As per Sec 44 AB , you have to maintain book of Accounts if your Gross Turnover is more than 1 Crores . And 44 AD says that if books of accounts are not maintained , less than Rs.1 Crores , then 8 % is to be disclosed . So a combined reading implies that if less than 8 % profit is shown , than the books of accounts have to maintained .
As per Section 44AB, It is obligatory for a person carrying on business or profession to
get his accounts audited before the “specified date” by a Chartered Accountant, where the assessee is covered under section 44AD, and he claims that the profits and gains from business are lower than the profits and gains computed on a presumptive basis and his income exceeds the basic exemption limit.
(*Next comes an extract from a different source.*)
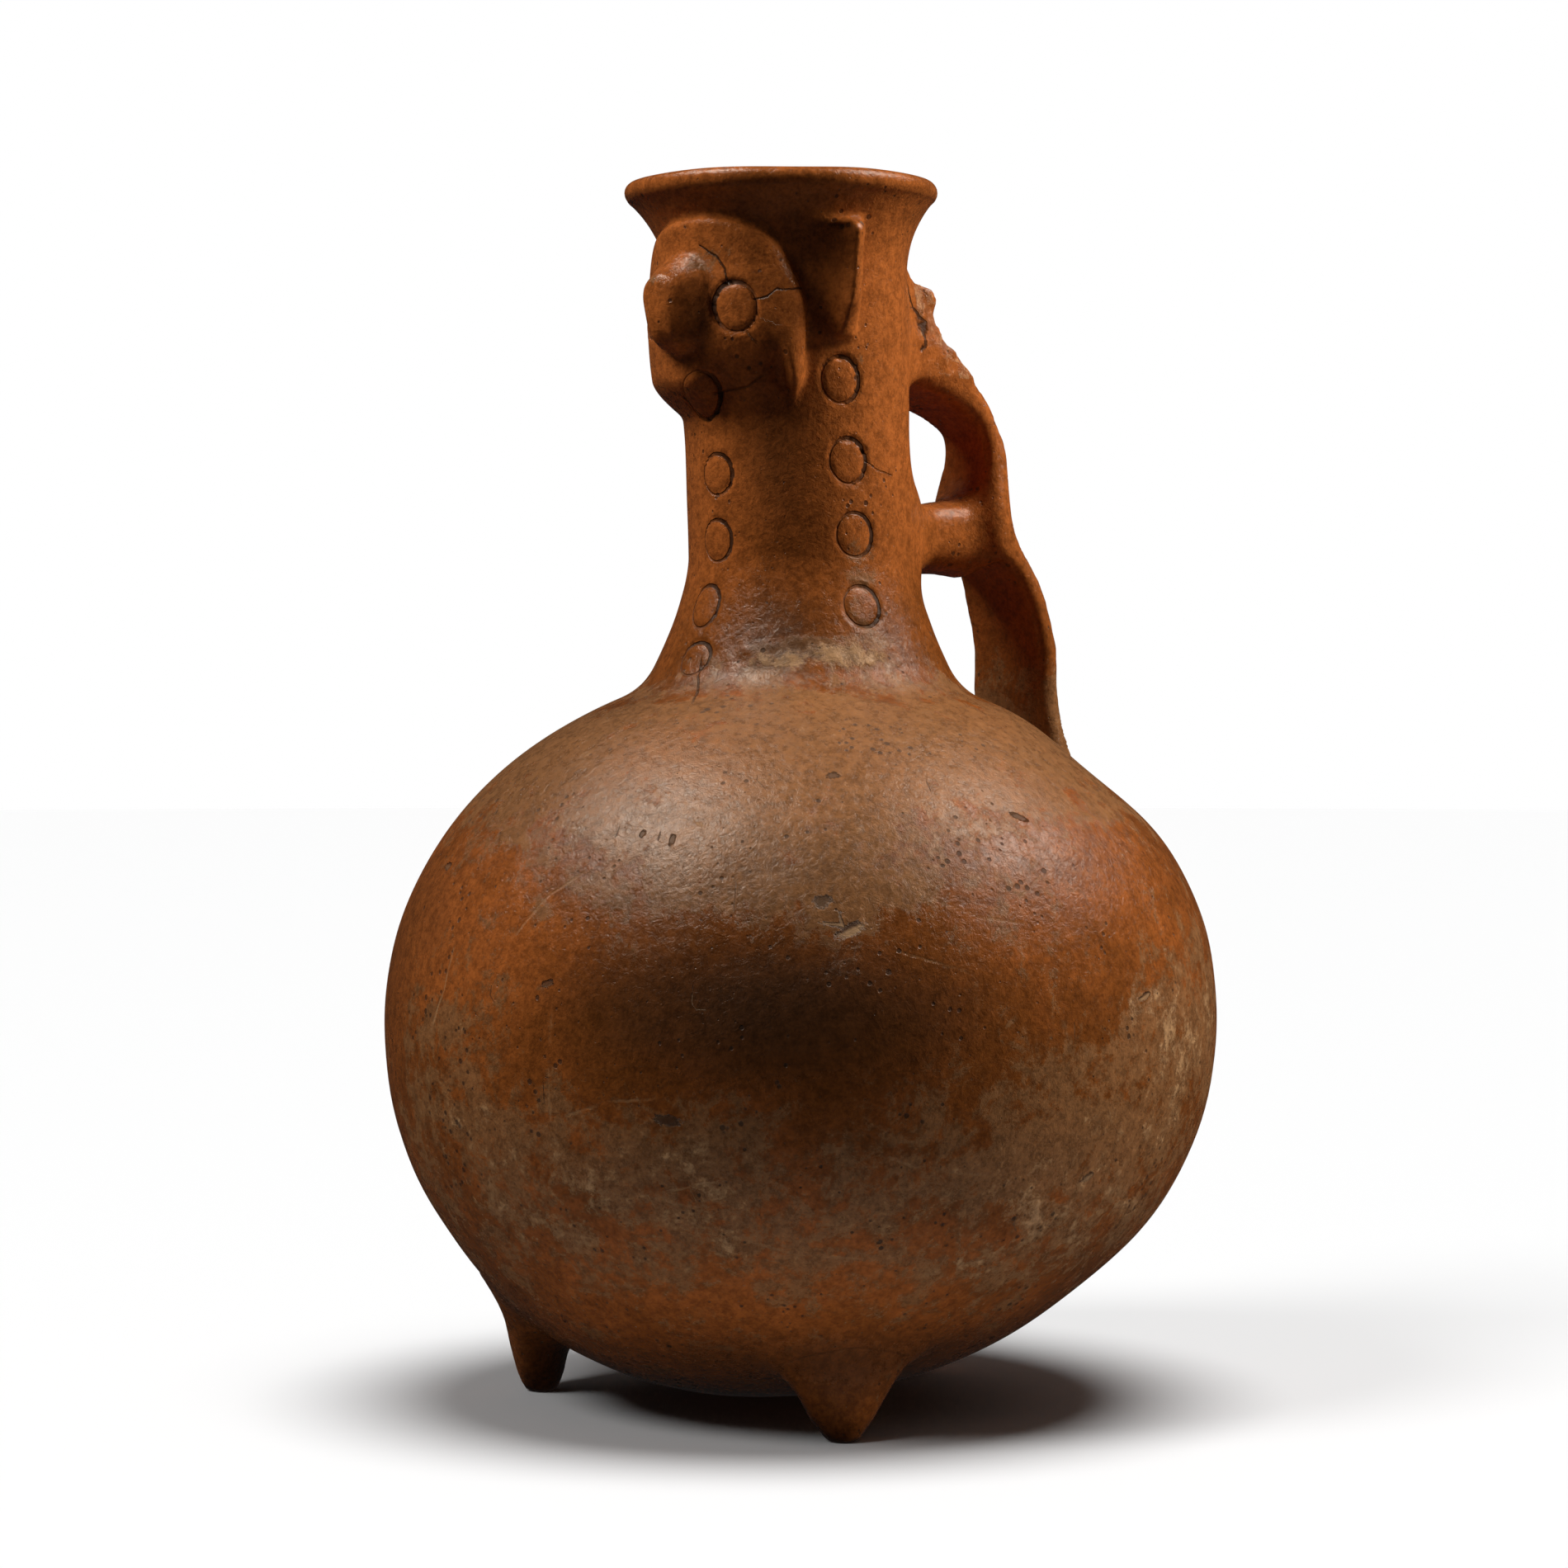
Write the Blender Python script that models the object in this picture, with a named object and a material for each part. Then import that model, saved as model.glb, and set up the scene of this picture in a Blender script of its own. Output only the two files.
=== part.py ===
"""A hand-built terracotta jug: hollow belly on three feet, leaning neck with a raised mask, strap handle.

Metres, +Z up, origin on the floor under the middle of the belly. The face looks along -Y, the handle is +Y.
"""

import math

import bmesh
import bpy

# Driving dimensions, in metres
HEIGHT = 0.350
WALL = 0.006
BELLY_RADIUS = 0.1192
BELLY_WIDEST = 0.110
BELLY_CLEARANCE = 0.003
BELLY_FULLNESS = 2.07
SHOULDER_FULLNESS = 2.03
SHOULDER_TOP = 0.2125
SHOULDER_BLEND = 0.014
BOTTOM_SHIFT_X = -0.006
BOTTOM_SHIFT_Y = -0.0075
NECK_RADIUS = 0.0323
NECK_SET_BACK = 0.0007
NECK_LEAN = 0.0080
NECK_FOOT_FLARE = 0.008
RIM_RADIUS = 0.0448
RIM_FLARE_RADIUS = 0.033
RIM_DROP = 0.0010

MASK_EDGE = 0.0052
MASK_DOME = 0.0035
NOSE_REACH = 0.0178
EAR_REACH = 0.009
STAMP_WIDTH = 0.0130
STAMP_HEIGHT = 0.0150
GROOVE_WIDTH = 0.0022

STRAP_THICKNESS = 0.0058
UPPER_STRAP_WIDTH = 0.0215
LOWER_STRAP_WIDTH = 0.0335
STRAP_TILT = 0.004
UPPER_LOOP_REACH = 0.0360
LOWER_LOOP_REACH = 0.0500
HANDLE_FOOT_RADIUS = 0.0880
BRIDGE_WIDTH = 0.021
STUB_REACH = 0.0135

FOOT_CIRCLE_RADIUS = 0.069
FOOT_TOP_WIDTH = 0.040
FOOT_TOP_DEPTH = 0.020
SOLE_DIAMETER = 0.0072

# Places along the neck, as shares of its length above the shoulder, and angles in degrees from the front
FACE_TURN = 5
NECK_LENGTH = HEIGHT - SHOULDER_TOP
NECK_SLIM_FROM, NECK_SLIM_TO = 0.22, 0.45
MASK_MIDDLE, MASK_RISE, MASK_DROP = 0.708, 0.195, 0.226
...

IF U DISCLOSE LOWER THAN THE 8% OF THE INCOME AS PROFIT IT IS COMPULSORY FOR U TO MAINTAIN THE BOOKS OF ACCOUNT U/S 44AA & TO GET THE BOOKS OF ACCOUNT AUDITED BY THE CA.
If a partnership business(dealing in food items) having turnover less than 1 crore, and profit margin margin is less than 8%. Are they applicable for tax audit??
tax audit is compulsory if you show profit less than 8 %, but that partiular tax audit will not be counted for the limit of total no. of audits for chartered accountants.